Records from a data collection

• • • • •

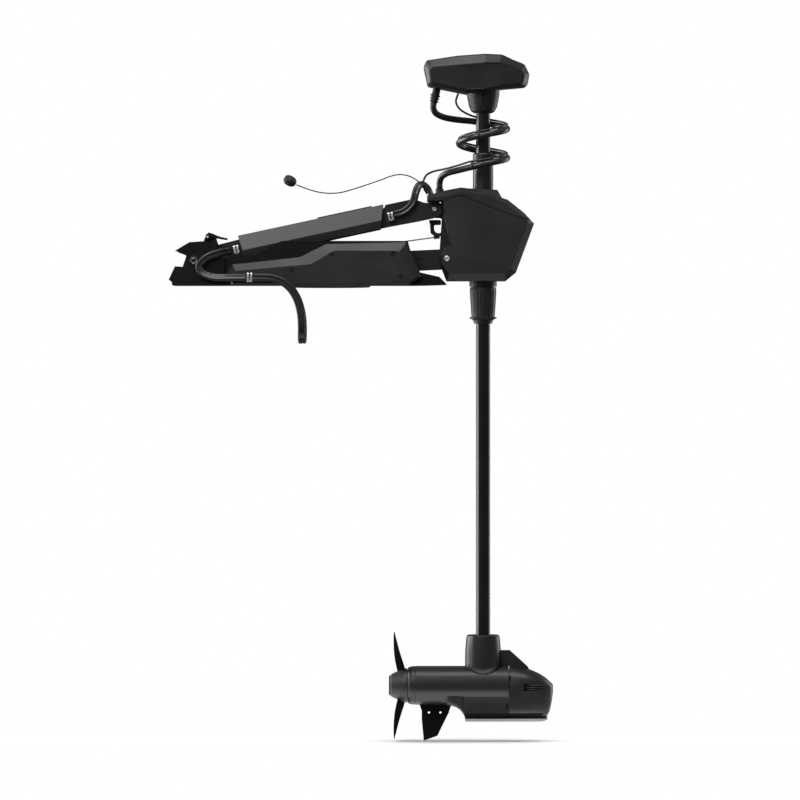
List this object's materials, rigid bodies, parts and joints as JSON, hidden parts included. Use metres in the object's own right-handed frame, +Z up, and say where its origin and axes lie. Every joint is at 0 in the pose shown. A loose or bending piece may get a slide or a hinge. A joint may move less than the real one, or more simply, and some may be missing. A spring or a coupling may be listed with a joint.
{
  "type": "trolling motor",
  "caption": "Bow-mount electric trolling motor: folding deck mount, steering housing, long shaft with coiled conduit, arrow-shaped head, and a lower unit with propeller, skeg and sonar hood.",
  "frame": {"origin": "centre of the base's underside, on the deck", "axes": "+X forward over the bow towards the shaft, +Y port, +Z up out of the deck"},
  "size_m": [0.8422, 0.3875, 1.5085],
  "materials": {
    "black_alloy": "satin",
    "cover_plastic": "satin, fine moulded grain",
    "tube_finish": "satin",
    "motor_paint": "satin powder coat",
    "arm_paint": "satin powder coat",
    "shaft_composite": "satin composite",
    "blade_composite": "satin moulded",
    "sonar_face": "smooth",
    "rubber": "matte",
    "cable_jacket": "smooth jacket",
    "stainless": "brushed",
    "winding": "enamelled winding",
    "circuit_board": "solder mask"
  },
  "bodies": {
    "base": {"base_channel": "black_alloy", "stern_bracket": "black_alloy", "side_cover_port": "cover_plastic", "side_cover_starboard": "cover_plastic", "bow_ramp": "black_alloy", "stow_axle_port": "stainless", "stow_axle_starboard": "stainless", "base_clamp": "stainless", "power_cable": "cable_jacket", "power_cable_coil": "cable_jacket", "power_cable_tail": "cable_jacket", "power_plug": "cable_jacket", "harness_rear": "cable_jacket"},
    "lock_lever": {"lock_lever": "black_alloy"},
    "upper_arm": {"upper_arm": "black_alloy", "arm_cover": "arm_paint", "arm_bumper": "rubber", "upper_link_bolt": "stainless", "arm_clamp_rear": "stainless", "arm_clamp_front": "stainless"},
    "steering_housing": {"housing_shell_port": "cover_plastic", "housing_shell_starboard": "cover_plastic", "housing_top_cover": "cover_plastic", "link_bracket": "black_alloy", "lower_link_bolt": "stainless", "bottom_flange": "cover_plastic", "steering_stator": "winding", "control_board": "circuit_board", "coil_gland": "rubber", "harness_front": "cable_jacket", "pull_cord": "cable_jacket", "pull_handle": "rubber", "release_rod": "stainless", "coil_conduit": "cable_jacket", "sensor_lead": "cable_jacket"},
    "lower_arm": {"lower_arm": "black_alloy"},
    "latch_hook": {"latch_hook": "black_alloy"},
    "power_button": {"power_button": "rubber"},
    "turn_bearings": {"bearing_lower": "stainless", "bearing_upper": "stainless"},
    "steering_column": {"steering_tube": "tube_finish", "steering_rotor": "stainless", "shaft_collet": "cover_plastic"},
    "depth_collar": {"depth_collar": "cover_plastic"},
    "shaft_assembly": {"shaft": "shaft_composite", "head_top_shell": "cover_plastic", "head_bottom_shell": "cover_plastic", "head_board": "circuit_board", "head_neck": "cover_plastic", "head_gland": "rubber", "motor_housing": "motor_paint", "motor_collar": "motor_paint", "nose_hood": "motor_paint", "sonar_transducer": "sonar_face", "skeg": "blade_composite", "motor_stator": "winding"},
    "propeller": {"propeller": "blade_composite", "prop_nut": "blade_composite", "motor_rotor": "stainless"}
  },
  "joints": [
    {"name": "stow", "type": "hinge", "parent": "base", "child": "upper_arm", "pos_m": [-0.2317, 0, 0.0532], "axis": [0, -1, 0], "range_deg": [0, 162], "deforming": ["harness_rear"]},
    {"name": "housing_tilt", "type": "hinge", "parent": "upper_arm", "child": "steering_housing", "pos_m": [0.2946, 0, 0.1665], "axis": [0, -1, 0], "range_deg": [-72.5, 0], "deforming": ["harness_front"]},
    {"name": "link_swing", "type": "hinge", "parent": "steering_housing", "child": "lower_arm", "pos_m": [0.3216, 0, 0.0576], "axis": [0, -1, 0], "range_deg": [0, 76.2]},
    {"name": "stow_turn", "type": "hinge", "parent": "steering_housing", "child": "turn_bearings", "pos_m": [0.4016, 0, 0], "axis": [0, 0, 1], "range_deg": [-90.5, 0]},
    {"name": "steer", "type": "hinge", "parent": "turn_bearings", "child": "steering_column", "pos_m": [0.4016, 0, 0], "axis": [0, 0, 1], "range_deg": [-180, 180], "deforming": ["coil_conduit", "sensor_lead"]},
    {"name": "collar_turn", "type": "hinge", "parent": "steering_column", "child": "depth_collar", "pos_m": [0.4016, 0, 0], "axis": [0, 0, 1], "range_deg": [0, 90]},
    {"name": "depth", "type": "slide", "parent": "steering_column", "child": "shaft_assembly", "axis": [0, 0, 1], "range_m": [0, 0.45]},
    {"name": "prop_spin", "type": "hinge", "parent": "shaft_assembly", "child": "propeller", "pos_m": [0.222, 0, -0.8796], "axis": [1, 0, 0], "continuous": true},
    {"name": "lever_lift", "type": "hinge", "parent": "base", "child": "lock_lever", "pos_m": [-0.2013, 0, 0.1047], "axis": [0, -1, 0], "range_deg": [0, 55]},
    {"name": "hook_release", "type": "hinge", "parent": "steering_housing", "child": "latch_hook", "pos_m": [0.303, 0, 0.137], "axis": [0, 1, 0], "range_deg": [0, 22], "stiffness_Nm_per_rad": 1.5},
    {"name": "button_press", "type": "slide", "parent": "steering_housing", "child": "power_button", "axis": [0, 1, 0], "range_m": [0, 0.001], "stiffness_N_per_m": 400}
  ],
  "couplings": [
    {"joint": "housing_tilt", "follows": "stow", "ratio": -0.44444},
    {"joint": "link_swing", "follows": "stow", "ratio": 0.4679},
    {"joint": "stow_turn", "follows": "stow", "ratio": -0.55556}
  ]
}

• • • • •

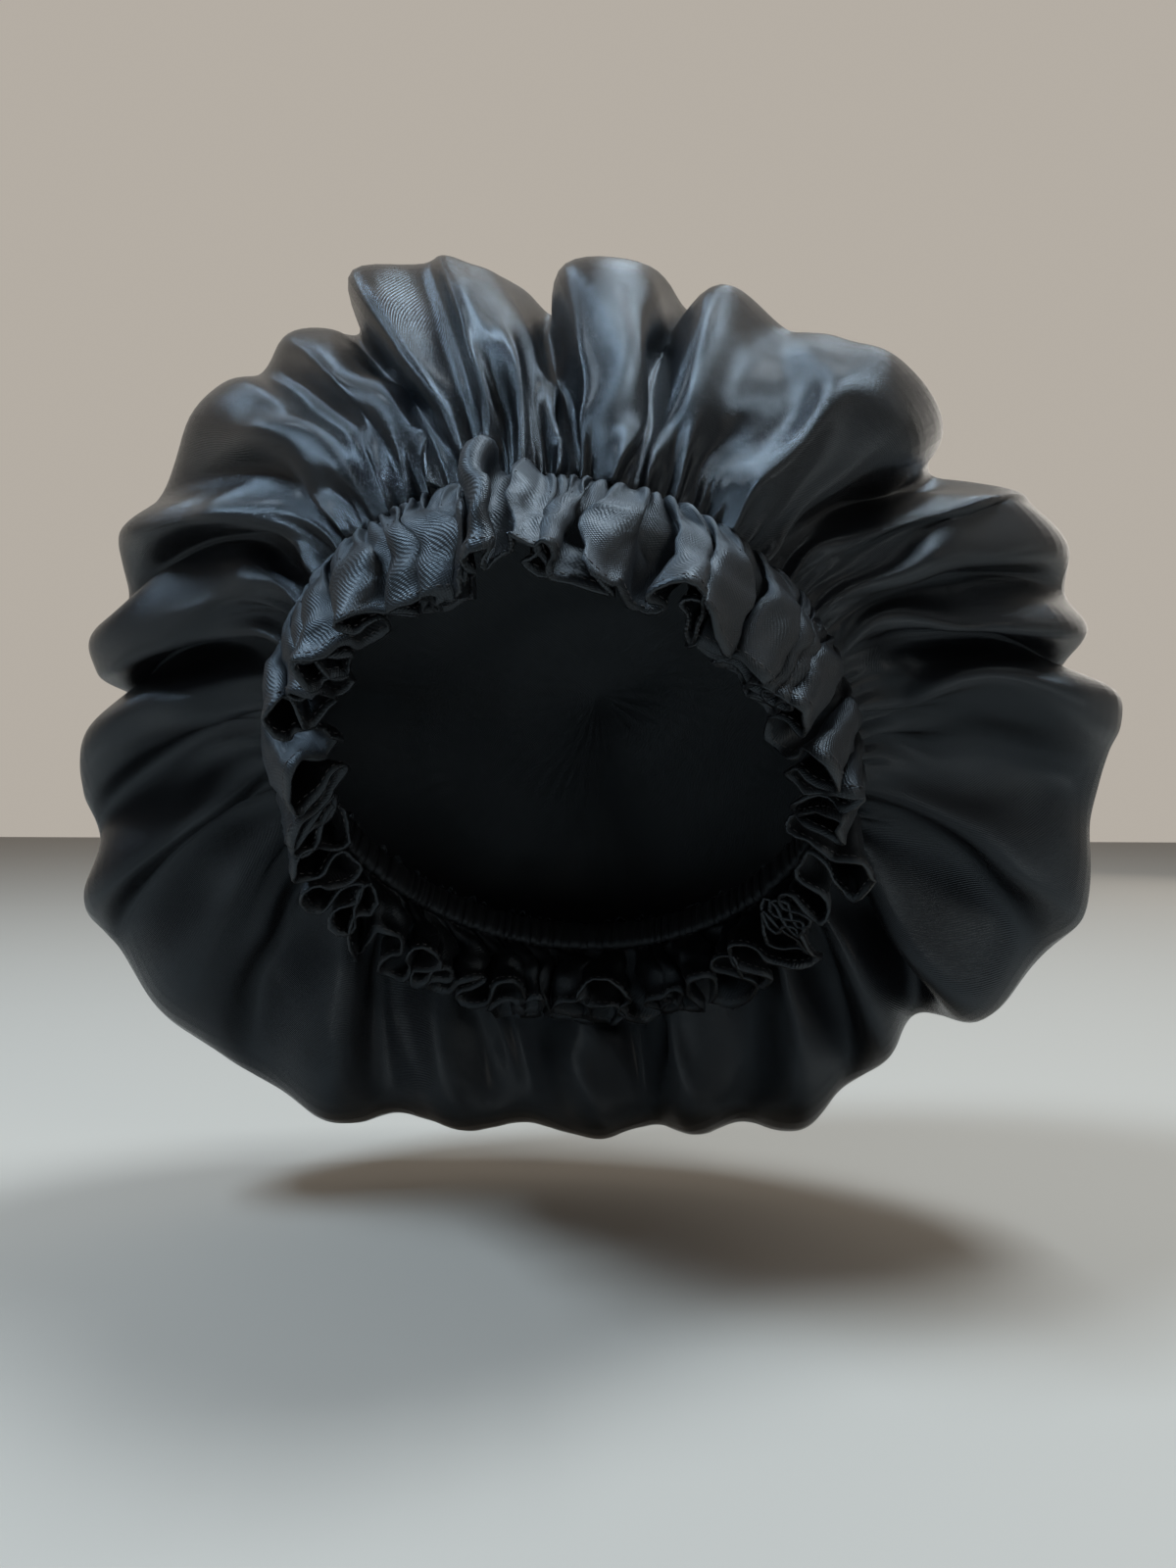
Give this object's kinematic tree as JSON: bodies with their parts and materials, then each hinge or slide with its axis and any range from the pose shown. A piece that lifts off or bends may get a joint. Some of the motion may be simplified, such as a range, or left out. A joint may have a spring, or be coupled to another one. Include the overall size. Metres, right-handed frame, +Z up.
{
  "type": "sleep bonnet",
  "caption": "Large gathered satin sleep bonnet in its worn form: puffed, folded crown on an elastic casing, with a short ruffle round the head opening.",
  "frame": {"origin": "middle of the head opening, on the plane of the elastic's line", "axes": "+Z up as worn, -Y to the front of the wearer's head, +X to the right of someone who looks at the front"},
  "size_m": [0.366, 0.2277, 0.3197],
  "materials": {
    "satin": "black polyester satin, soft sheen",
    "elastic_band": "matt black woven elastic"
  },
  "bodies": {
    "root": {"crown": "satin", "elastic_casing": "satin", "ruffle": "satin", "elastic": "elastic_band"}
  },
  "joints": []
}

• • • • •

Return solely the number of lines in the data that include the word "joints".

3